In all 7 of the Mingala-operated theaters in Yangon and Mandalay you can purchase - among other snackables - little plastic bags of caramel-coated popcorn at the concession stands. For all intents and purposes, these movie theater goodies approximate good old fashioned Cracker Jacks®, minus the classic rectangular box. One might be led to believe that Mingala was even trying to mimic this American junk food staple in their cinema halls.

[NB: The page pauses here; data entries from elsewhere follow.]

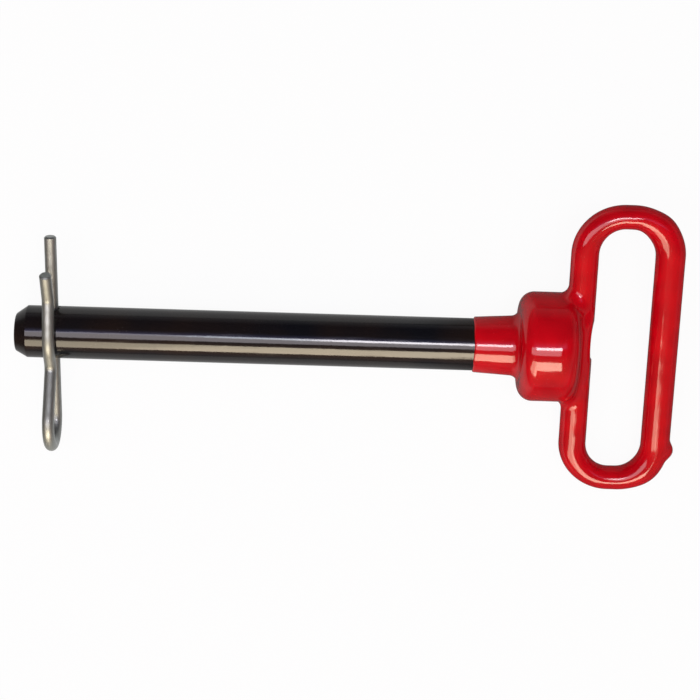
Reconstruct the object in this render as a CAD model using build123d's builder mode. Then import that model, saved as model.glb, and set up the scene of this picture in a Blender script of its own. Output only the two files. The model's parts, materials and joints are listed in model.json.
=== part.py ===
"""Hitch pin with a dipped loop handle and a hairpin clip.

A turned and forged shank carries a collar at one end and a cross hole at the other. A bent round rod is
seated in a groove across the back of the collar and welded there, as the handle. The handle, the collar and
the end of the shank wear a soft dipped coating. A spring wire clip goes through the cross hole and grips
the shank.

The pin lies at rest on a surface: the collar's rim, the edge of the tip and the eye of the clip touch it.
The row frame has +X from the tip to the handle, +Y along the loop's long side and +Z up, with its origin on
the surface below the middle. Every piece is drawn in the pin's own frame, rest_plane, whose local X is the
shank's axis from the tip, local Y the long side of the loop and local Z its front.
"""

import os
from math import asin, atan2, cos, degrees, hypot, pi, radians, sin

from build123d import *

# Forged pin, in millimetres
shank_diameter = 19.05
tip_diameter = 12.7
tip_chamfer_length = 4.3
tip_edge_radius = 0.8
tip_relief = 0.05  # slight taper towards the tip, for an easy start in the hole
shank_length = 183.3  # tip to the collar's front face
neck_draft = 0.1  # slight flare of the shank under the coating, up to the collar
neck_fillet = 2.0
collar_diameter = 38.1
collar_length = 19.3
collar_front_radius = 4.5
collar_back_radius = 2.4

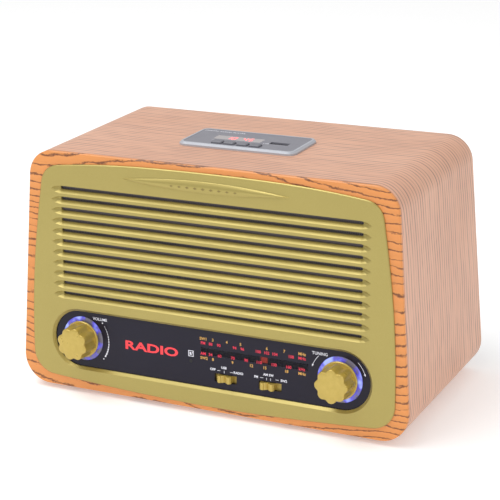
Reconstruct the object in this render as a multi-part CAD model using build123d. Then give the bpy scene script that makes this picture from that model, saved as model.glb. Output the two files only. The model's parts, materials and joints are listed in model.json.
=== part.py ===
"""Retro table radio: a wrapped wooden cabinet with a gold front, a dial-cord tuner and a digital top panel.

Everything is drawn in the cabinet's own frame, in millimetres: X to the right seen from the front, Y into
the cabinet from the front face's lowest line, Z up from the cabinet's underside. to_row_frame() then moves
it so that the origin is under the middle of the whole object, at the level that it stands on.
Parts of the leaning front are drawn on FRONT, whose local axes are right, up along the face, and outward.
"""

from build123d import *
import os
from math import asin, atan2, cos, degrees, hypot, radians, sin, sqrt

# ---- driving dimensions: cabinet ----
FOOT_HEIGHT = 3.0
CABINET_HEIGHT = 149.7
CABINET_DEPTH = 132.4  # along the underside
HALF_WIDTH_BASE = 130.0  # at the underside, before the corners are rounded
HALF_WIDTH_TOP = 119.7
TOP_CORNER = 16.1
BASE_CORNER = 17.5
WALL = 8.0
LEAN = 3.034  # degrees that the front face leans back
MIDDLE_DEPTH = 64.223  # from the front's lowest line back to the middle of the whole object

# ---- front ----
BOARD_FACE = 2.5  # front board: the part that covers the shell's front edge
BOARD_BACK = 9.0
BEZEL_PROUD = 1.3
BEZEL_BACK = 2.2
BEZEL_LAP = 5.0  # how far the bezel covers the front board all round
SLOT_COUNT = 11
SLOT_PITCH = 6.66
SLOT_LOWEST = 59.9  # height of the lowest row
SLOT_HALF_LENGTH = 99.4
SLOT_EDGES = (0.0, 2.4)  # lower and upper edge of the through slot, from the row's height
GROOVE_HALF_LENGTH = 105.0
GROOVE_EDGES = (-2.05, 2.75)  # the same at the bezel's face: a wide lower slope, a steep upper one
GROOVE_DEPTH = 2.2
BOSSES = ((-103.5, 16.2), (103.5, 16.2), (-101, 54.8), (101, 54.8))  # the bezel's screw posts
BADGE_HALF_LENGTH = 55.6
BADGE_HEIGHT = 137.9
BADGE_HALF_HEIGHT = 3.6
WINDOW_LENGTH = 211.0
WINDOW_HEIGHT = 35.8
WINDOW_MIDDLE = 32.8
LENS_FACE = -1.0
LENS_BACK = -3.0
LENS_LIP = 2.0  # the lens is this much larger than the window all round

# ---- controls ----
KNOB_X = 86.1
KNOB_HEIGHT = 32.95
KNOB_FACE = 13.0
KNOB_LOBES = 8
KNOB_TURNED = {-1: -16.0, 1: 1.0}  # degrees that each knob stands turned
KNOB_FLANGE_RADIUS = 11.6
KNOB_FLANGE = (0.4, 1.6)
FLUTE_RADIUS = 6.4
FLUTE_FLOOR = 8.65  # distance of a flute's floor from the knob's axis
SHAFT_RADIUS = 3.0
RUNNING = 0.05  # radial clearance of a turning shaft
RING_RADIUS = 14.0
RING_BORE = 9.5
RING_SEAT_RADIUS = 15.6  # the part of the ring behind the lens
SWITCH_X = (12.4, 41.7)
SLIDER_X = (12.2, 40.3)
SWITCH_HEIGHT = 21.8
SWITCH_WINDOW = (14.7, 5.1)
SWITCH_TRAVEL = 2.8  # either way from the window's middle
SLIDER_SIZE = (8.9, 4.3)
SLIDER_BACKING = (20.9, 6.7)  # the slider's plate, which fills the window from behind
SLIDER_STEM = (4.0, 3.0)
SWITCH_BODY = (17.0, 8.0, 5.5)
POINTER_X = 36.0
POINTER_HEIGHT = 36.2
STRIP_LEFT, STRIP_RIGHT = -4.0, 66.0
STRIP_HALF_HEIGHT = 2.1
BOARD_LEVEL = -20.0  # front of the main board
BOARD_THICKNESS = 1.6
BOARD_SIZE = (214.0, 48.4)
BOARD_MIDDLE = 33.8
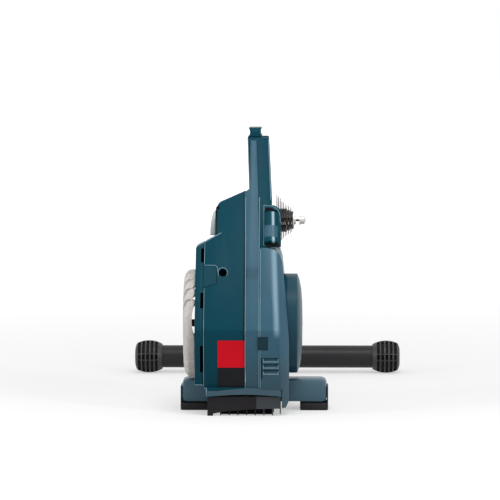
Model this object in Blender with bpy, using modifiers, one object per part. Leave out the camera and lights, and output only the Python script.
"""Direct drive fluid bike trainer, modelled in metres with +Z up.

The bicycle's dropouts clamp on the trainer's axle.  Every place is measured from a point on the floor
below the middle of that axle: X to the rider's right, Y forwards, Z up.  One empty carries all the pieces
and moves that point so that the whole object is centred over the world's origin.
"""

import math

import bmesh
import bpy
from mathutils import Matrix, Vector

MM = 0.001
GAP = 0.3 * MM                      # left between pieces that touch
RUNNING = 0.5 * MM                  # left round pieces that turn in or beside others

# Overall places
AXLE_HEIGHT = 380 * MM
REAR_REACH = 212 * MM               # from the axle back to the casing's crease
BAR_REACH = 619 * MM                # from the axle forwards to the front cross bar
BARREL_RADIUS = 36 * MM             # the rubber barrels that the front bar rests on
LOWER_SHAFT_BACK = 65 * MM          # lower shaft, behind the axle
LOWER_SHAFT_HEIGHT = 175 * MM

# Casing, seen from the side
CREASE_HEIGHT = 174 * MM
REAR_AT_AXLE = 84.3 * MM            # from the axle back to the rear face, which leans forwards above the crease
REAR_FOOT_REACH = 190 * MM          # rear face at the casing's lower edge
CASE_BOTTOM = 54 * MM
CASE_FRONT = 42 * MM                # front wall below the axle
FRONT_BEND_TOP = AXLE_HEIGHT - 60 * MM    # the front wall slopes back between these heights
FRONT_BEND_LOW = 262 * MM
AXLE_COVER_RADIUS = 68 * MM         # front wall at the axle
FIN_TOP = 549 * MM
FIN_FRONT = 118 * MM
WALL = 3 * MM
EDGE_ROUND = 3.5 * MM

# Casing, seen from behind
LEFT_SIDE = -119 * MM
LEFT_UPPER_SIDE = -97 * MM
LEFT_STEP_HEIGHT = 341 * MM
SHOULDER_HEIGHT = 448 * MM
SHOULDER_CORNER_HEIGHT = (3 * LEFT_STEP_HEIGHT + 5 * SHOULDER_HEIGHT) / 8
SPLIT_X = -34 * MM                  # where the left and right shells meet
FIN_RIGHT = 9 * MM
UPPER_RIGHT_SIDE = 35.5 * MM
LOWER_COVER_LEFT = -4.7 * MM
LOWER_COVER_TOP = AXLE_HEIGHT - 48 * MM
LOWER_RIGHT_SIDE = 52 * MM
BULGE = 8 * MM                      # how far the lower right cover stands behind the other rear faces
HOLE_RADIUS = 8.8 * MM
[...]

On one a trip to the Nay Pyi Daw Cinema, I broke with my stoic ways and binged on a bag of these so-called Burmese Cracker Jacks. Munching through, sweetness caressing my taste buds, fingers tips a sticky mess, I reached bag's bottom only to come in contact with a foreign object. Maybe one of those little preservative packets that are in some snack foods, I guessed.
Gingerly pinching it between my digits, I withdrew the mystery object to reveal a little black packet stapled shut at one end. Black Tar, I wondered? China White? Nah, who would be so sinister? Then it dawned on me: this was truly a Burmese version of Cracker Jacks, complete with prize and all.
I removed the staple and withdrew my prize, eager to learn what knick-knacks are dispensed from the Burmese version of an American classic. It was a neatly folded piece of paper - crisp and new.
The little piece of paper unfolded into a brand new 100 Kyat note, an amount equivalent to roughly ten American cents. Considering that the bag of caramel-coated popcorn cost me 250 Kyat, I was curiously pleased to get 40 percent back on my purchase.
A few days later I asked some locals about my prize. Was this a usual thing or had I just gotten lucky? Apparently all denominations of Myanmar money can be won in these snacks, up to 1000 Kyat notes. Buying one is essentially like playing the lottery.
Myanmar might have lots of serious problems, but their version of Cracker Jacks is not one of them.
On a side note, movie theaters frequently earn the largest portions of their profit from concession sales.